> Task directions
Begin at the first line and end at the line containing "front points up.". Extract exactly those lines.
++++
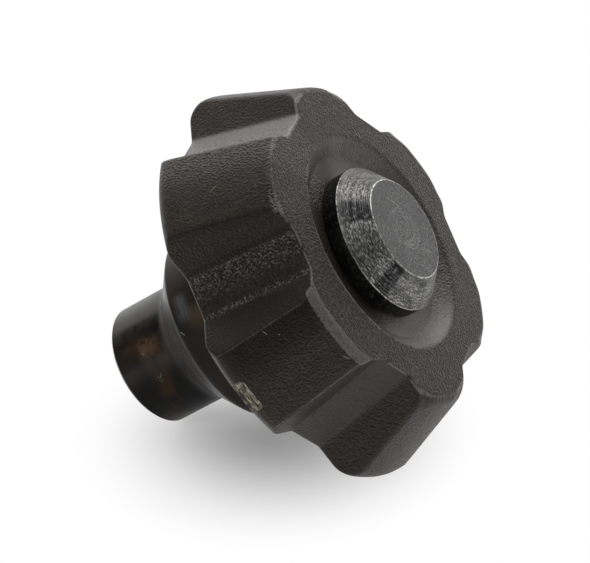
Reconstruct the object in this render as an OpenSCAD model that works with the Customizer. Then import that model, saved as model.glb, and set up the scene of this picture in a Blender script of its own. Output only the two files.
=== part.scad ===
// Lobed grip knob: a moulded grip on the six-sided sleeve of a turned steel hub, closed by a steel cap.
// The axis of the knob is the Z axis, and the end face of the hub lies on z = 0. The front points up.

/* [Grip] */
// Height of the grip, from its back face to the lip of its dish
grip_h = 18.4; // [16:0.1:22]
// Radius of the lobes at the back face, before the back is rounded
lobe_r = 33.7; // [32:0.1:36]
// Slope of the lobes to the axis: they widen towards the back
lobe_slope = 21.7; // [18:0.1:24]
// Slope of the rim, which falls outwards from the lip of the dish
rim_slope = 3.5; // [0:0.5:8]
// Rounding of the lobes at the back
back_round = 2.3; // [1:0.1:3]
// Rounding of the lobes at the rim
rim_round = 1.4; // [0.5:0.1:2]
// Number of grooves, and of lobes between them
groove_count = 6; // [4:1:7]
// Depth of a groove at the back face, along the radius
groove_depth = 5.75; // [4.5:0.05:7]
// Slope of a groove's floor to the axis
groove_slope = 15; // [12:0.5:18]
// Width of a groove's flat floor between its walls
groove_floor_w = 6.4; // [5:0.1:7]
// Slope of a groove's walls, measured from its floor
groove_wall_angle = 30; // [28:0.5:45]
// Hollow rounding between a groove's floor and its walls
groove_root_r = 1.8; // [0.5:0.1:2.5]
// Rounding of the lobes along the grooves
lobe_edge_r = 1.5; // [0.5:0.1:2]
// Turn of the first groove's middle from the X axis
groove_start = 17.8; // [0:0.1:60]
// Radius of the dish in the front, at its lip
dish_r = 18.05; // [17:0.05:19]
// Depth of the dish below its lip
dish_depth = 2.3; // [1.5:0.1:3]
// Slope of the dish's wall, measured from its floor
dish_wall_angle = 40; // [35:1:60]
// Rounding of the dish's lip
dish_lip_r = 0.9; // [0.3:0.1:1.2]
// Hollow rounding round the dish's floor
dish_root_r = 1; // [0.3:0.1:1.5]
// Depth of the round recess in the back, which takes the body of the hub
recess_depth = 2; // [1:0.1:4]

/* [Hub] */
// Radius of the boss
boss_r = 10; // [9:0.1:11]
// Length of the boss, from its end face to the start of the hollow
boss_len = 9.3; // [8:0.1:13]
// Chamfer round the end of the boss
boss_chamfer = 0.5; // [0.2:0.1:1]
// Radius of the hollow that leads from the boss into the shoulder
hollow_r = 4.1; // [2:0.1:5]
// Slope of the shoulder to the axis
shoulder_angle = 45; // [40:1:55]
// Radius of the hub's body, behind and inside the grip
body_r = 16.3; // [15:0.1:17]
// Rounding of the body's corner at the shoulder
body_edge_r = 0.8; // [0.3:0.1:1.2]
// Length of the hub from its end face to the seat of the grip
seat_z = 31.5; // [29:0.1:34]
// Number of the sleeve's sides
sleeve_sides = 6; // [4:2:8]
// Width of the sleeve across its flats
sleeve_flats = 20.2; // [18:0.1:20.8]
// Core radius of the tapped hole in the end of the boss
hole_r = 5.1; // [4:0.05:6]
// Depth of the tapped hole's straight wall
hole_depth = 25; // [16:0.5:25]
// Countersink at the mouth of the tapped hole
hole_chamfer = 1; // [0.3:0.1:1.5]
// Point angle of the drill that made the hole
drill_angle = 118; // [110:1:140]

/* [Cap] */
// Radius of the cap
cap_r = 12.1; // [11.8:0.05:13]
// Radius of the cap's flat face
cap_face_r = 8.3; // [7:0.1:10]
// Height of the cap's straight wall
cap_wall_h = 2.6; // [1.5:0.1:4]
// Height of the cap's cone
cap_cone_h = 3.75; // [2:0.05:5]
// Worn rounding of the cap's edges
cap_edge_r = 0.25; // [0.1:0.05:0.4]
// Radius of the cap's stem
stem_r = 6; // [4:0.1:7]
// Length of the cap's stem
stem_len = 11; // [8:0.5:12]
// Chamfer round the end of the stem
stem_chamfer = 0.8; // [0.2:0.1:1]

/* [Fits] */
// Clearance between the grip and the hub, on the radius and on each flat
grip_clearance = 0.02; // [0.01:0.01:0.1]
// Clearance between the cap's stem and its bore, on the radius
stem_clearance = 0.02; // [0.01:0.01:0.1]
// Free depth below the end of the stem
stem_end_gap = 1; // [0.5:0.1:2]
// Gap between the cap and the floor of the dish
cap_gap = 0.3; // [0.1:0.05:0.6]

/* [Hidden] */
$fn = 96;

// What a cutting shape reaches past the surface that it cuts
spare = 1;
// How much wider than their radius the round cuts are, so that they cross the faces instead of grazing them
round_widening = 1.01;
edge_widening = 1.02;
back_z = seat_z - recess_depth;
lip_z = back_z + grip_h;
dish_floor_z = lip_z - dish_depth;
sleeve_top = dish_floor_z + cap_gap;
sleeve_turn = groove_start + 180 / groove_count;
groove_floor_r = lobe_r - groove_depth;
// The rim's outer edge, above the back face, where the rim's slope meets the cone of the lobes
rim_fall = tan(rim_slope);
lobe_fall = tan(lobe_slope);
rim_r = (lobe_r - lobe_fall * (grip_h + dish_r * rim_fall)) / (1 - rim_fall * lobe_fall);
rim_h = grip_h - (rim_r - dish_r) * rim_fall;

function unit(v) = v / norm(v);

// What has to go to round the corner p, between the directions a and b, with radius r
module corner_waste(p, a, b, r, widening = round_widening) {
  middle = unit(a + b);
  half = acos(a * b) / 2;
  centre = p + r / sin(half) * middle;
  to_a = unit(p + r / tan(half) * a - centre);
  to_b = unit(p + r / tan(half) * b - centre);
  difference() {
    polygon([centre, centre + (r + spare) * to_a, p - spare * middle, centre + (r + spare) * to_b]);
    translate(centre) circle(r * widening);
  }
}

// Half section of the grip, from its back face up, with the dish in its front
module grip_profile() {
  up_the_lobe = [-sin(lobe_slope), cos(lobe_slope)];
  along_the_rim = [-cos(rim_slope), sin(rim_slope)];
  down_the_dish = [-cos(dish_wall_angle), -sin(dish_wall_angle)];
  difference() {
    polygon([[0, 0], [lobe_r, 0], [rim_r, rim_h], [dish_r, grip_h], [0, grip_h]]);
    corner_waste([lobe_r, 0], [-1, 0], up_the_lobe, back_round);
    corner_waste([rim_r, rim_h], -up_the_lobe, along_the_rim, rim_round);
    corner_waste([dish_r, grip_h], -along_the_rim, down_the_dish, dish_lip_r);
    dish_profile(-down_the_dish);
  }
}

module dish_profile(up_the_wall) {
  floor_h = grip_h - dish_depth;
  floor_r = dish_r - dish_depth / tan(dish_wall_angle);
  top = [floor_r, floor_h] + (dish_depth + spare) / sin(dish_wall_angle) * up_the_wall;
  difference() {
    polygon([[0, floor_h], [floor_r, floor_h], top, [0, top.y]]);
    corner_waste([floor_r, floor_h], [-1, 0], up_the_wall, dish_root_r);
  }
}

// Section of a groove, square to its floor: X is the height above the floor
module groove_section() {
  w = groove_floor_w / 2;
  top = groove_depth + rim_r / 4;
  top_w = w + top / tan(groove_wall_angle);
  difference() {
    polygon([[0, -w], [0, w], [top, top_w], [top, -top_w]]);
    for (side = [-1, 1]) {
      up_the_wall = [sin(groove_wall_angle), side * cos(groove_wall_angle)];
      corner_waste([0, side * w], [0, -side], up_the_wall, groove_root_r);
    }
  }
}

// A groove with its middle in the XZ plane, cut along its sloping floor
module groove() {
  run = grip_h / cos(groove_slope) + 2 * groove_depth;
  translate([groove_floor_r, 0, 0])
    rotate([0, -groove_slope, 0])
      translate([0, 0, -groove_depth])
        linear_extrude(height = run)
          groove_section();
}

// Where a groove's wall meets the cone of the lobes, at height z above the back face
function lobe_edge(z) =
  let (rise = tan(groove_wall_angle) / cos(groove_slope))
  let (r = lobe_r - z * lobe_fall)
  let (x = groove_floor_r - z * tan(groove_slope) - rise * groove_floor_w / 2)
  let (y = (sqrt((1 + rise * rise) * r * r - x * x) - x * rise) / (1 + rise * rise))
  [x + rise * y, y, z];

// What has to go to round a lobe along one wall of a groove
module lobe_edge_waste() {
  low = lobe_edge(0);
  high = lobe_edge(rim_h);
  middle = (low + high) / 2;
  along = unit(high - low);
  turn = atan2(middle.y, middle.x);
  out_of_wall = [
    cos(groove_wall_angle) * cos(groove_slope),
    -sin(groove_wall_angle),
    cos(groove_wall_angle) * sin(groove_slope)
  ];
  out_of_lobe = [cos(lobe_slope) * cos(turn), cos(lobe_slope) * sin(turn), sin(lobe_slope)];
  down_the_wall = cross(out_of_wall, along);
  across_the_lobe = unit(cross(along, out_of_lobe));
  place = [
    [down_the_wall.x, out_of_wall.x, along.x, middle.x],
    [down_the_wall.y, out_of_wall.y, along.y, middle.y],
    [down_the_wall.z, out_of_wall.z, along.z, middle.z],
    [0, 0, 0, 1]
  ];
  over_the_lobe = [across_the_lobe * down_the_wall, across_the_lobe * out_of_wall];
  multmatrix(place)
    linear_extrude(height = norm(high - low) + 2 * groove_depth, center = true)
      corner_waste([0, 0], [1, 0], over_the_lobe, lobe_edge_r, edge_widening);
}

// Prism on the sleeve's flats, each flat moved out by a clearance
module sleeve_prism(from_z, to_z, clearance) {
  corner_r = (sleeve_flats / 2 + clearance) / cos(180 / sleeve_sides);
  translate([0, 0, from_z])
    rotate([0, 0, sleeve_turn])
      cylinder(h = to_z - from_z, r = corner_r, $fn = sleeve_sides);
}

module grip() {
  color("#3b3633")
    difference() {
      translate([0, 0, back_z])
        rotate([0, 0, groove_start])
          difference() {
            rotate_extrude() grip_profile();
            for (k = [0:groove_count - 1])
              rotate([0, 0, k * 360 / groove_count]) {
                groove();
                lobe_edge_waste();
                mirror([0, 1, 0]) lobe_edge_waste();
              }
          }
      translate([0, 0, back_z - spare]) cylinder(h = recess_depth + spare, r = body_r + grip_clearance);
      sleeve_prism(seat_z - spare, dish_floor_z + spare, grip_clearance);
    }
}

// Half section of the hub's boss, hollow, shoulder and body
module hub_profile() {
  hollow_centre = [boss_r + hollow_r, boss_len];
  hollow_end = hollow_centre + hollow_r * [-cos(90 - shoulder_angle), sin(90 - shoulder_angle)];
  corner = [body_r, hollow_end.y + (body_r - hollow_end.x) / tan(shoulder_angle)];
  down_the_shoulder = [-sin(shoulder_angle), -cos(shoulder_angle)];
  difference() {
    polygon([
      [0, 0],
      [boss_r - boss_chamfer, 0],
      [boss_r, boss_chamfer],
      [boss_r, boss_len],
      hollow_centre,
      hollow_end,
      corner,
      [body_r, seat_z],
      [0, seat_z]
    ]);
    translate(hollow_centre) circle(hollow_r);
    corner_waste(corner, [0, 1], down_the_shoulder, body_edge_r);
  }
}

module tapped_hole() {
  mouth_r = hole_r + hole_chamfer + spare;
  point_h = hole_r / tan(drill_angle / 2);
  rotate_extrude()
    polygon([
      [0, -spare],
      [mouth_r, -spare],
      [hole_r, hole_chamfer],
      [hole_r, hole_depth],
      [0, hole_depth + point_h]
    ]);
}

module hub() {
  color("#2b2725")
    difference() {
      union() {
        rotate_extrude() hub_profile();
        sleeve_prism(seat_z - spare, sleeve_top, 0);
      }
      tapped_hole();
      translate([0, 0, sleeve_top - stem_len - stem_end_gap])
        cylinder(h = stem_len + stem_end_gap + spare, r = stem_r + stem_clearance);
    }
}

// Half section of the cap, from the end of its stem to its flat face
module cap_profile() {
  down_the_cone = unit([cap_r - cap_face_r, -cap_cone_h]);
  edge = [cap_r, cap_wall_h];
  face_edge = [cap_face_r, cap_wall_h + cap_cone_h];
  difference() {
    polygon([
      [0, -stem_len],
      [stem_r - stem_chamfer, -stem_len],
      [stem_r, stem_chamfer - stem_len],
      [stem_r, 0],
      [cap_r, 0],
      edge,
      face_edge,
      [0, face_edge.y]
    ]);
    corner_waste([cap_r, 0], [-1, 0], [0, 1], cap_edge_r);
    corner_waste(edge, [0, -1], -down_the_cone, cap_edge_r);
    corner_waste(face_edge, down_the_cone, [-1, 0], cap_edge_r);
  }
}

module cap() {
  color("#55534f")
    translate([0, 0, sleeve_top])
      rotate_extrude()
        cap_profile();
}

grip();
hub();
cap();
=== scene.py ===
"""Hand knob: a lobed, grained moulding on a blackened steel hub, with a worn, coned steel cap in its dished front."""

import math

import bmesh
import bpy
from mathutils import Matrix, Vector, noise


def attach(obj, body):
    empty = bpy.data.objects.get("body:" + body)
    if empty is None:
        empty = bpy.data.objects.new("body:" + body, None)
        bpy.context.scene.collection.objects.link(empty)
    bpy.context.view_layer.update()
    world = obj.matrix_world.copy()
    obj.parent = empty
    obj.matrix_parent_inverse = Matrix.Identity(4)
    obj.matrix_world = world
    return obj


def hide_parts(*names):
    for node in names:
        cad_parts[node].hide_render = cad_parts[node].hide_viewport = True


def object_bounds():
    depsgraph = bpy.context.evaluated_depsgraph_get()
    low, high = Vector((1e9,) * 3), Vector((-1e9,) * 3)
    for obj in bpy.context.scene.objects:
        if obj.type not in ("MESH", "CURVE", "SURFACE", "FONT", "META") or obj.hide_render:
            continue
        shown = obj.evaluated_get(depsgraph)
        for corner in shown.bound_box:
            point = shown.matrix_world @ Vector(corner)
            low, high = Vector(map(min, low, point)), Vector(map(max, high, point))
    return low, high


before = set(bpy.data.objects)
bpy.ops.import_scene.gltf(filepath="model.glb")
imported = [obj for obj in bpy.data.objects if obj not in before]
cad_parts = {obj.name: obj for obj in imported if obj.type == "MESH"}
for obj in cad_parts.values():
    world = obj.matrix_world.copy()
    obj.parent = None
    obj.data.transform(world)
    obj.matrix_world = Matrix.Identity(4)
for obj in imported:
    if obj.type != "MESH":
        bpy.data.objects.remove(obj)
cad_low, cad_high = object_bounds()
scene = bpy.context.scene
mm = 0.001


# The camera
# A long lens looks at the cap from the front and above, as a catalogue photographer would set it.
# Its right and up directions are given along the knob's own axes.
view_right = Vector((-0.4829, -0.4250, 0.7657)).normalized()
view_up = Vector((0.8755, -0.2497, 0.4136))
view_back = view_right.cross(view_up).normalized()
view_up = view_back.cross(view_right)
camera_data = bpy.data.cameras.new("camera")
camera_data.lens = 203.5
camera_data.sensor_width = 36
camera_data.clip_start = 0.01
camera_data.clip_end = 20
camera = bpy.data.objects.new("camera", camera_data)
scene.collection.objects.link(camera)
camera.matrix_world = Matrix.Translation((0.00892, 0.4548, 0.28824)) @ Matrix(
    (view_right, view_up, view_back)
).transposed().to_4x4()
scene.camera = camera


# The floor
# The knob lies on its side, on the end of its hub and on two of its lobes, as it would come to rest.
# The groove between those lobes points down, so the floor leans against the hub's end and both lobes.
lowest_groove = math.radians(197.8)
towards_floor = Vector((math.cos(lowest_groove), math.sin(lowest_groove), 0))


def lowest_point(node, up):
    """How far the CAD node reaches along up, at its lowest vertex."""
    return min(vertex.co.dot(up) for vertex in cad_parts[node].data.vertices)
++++
> Answer to the problem
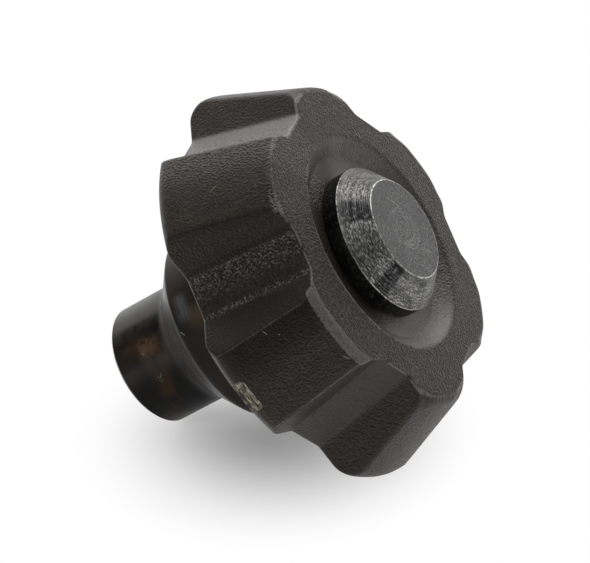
Reconstruct the object in this render as an OpenSCAD model that works with the Customizer. Then import that model, saved as model.glb, and set up the scene of this picture in a Blender script of its own. Output only the two files.
=== part.scad ===
// Lobed grip knob: a moulded grip on the six-sided sleeve of a turned steel hub, closed by a steel cap.
// The axis of the knob is the Z axis, and the end face of the hub lies on z = 0. The front points up.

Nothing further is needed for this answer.